With a pre-Slacker CV that includes stints as an executive at Disney Interactive Media Group and Nintendo, Orrell-Jones thinks that there are plenty of lessons from outside music that our industry can apply to the growth of subscription streaming.
“I came from a company where we had developed an interesting business across a wider range of subscription services – and that included music and audio products and gaming and all the way up to running a Disney-branded mobile phone service for Japan,” he said.
“It’s an imperfect analogy, but if you look at what’s happened in the gaming space – where there was more freedom for innovation around pricing – there was an awful lot of interesting experimentation around free-to-play models.”
“It is not easy to do in [the music] space. In order to launch a service, you have to go and get licences from a number of different players. But over the coming years there will be more granularity in pricing that is a little more focused on attracting the broader market of people. There is room for growth beyond $9.99.”

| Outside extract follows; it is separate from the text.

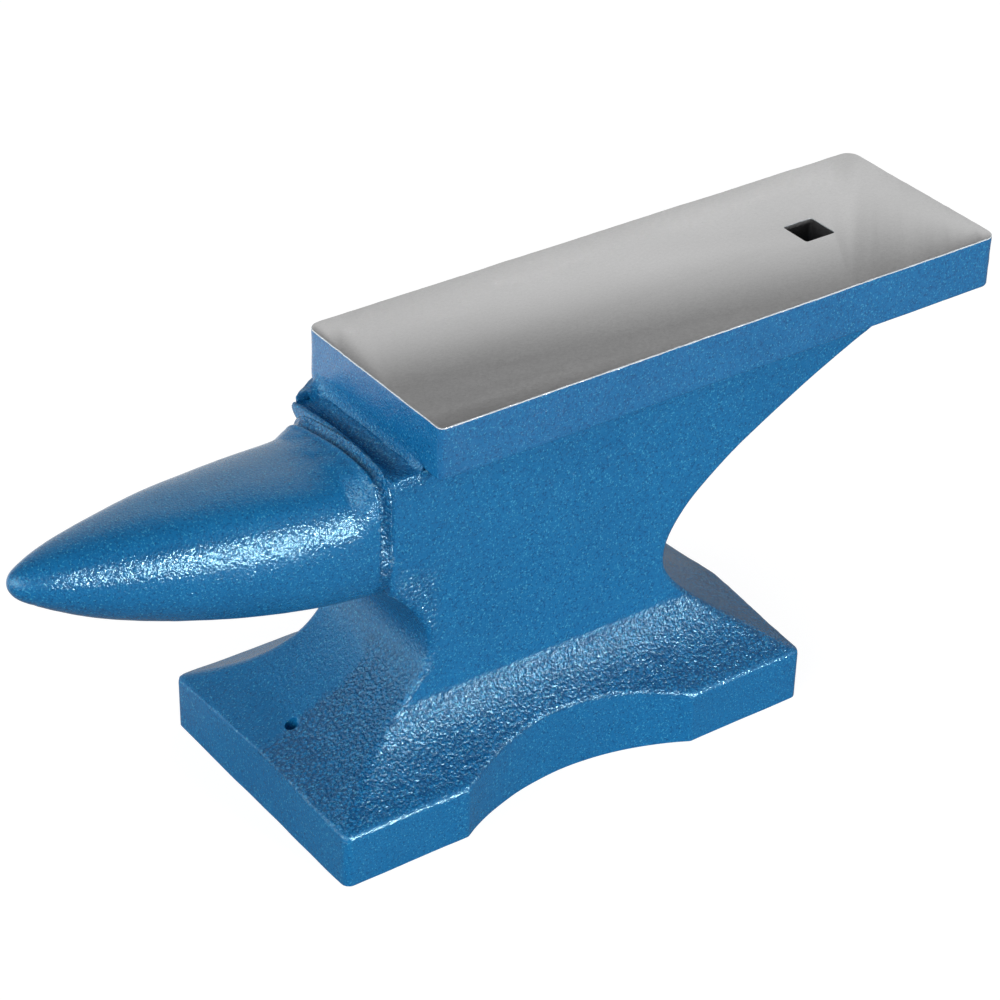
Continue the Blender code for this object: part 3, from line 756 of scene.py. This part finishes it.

Slacker Radio is currently only available in the US and Canada, with a catalogue of around 13m tracks – less than larger on-demand rivals, because it has focused on North American catalogue.
Orrell-Jones declined to share details on Slacker Radio’s user numbers. “We don’t share those,” he said. “We are reticent to do that as those numbers end up being a distraction from where we see the opportunity ultimately.”
(The service had 35 million registered users in May 2013, when it was estimated to have between 500,000 and one million subscribers.)
Orrell-Jones did talk about the growing importance of personalisation in the streaming market.
“Ultimately, we believe that one of the winning propositions is going to be more about offering a full-fledged audio experience that is personalised – [that’s] versus one that is only focused on music,” he said.
“What has made radio engaging is that personality; it’s not just about doing a wonderful job of sequencing tracks on terrestrial radio. We feel that empowering people to add voice and storytelling around music is going to be really compelling to people.”
While Slacker Radio still has its on-demand tier, Orrell-Jones said that the company sees plenty of opportunity targeting the bulk of consumers who have traditionally listened to music for free.
“The reality is – if you look historically at where money is being spent on music – the vast majority of people have not spend a lot of their disposable income on buying music,” he said. “It is a small subset of the population who are spending an awful lot of money on music historically. Most people have consumed their music largely through free experiences like terrestrial radio.”
“We are focused on reinventing radio. We are not trying to win in the world of creating playlists and managing your music – or being a replacement for those people who are highly lean-in and playlist curators […] We feel that empowering people to add voice and storytelling around music is going to be really compelling to people.”
Orrell-Jones admitted to concerns that Slacker’s biggest rival in the US, Pandora, was also heading down this road. Now he thinks it’s more focused on competing directly with Apple Music and Spotify.
=“It seemed that Pandora was going to go down that road, but now they seem to be focused on creating an on-demand service,” he said.
“Everyone seems to be focused on doing an amazing job in on-demand. Pandora may be able to do a better job than Spotify – but that’s a pretty tough task.”
“If all they [Pandora] are doing is offering a tweaked version of what Spotify is already offering in the marketplace – $9.99 on-demand – it is super-difficult. What they are claiming, and it will be revealed soon, is something that is much more elegant and simple to use – and maybe that captures people’s imaginations.”
Slacker’s hope is that Pandora and the other big-name rivals could become vulnerable if their services start to feel bloated, and slow down their product innovation.
“If you look at what Pandora has done in the last five years, it is relatively little and therefore they are highly vulnerable to disruptors,” he said – an assertion that Pandora would, of course, vehemently disagree with.
“The nice thing about being a smaller company like us – a small company that has got a strong footing – is that we are in a much better position to disrupt than large companies like Pandora that have an entrenched model, huge staffing and things like that.”
Does this strong footing provide a launchpad for Slacker Radio to expand outside North America?
“We have looked at it a number of times and have gone deep down the path of launching,” said Orrell-Jones, adding that if these ambitions revive, they may involve partnerships with automotive or hardware companies, rather than standalone launches.
“It’s anyone who’s got the desire to reach an audience with a music-centric radio-like product,” he said of who those partners could be.
While the industry debate around streaming will inevitably gravitate towards the biggest services, Orrell-Jones’ hope is that the companies that were once the disruptors are now at growing risk of disruption themselves.
“I believe very passionately that we are at the beginning of this industry and this category in terms of the innovation that is going to happen,” he said. “Five years from now, we will look back and laugh at the characterisation [of it now]. There are going to be things brought to the table that will disrupt the category.”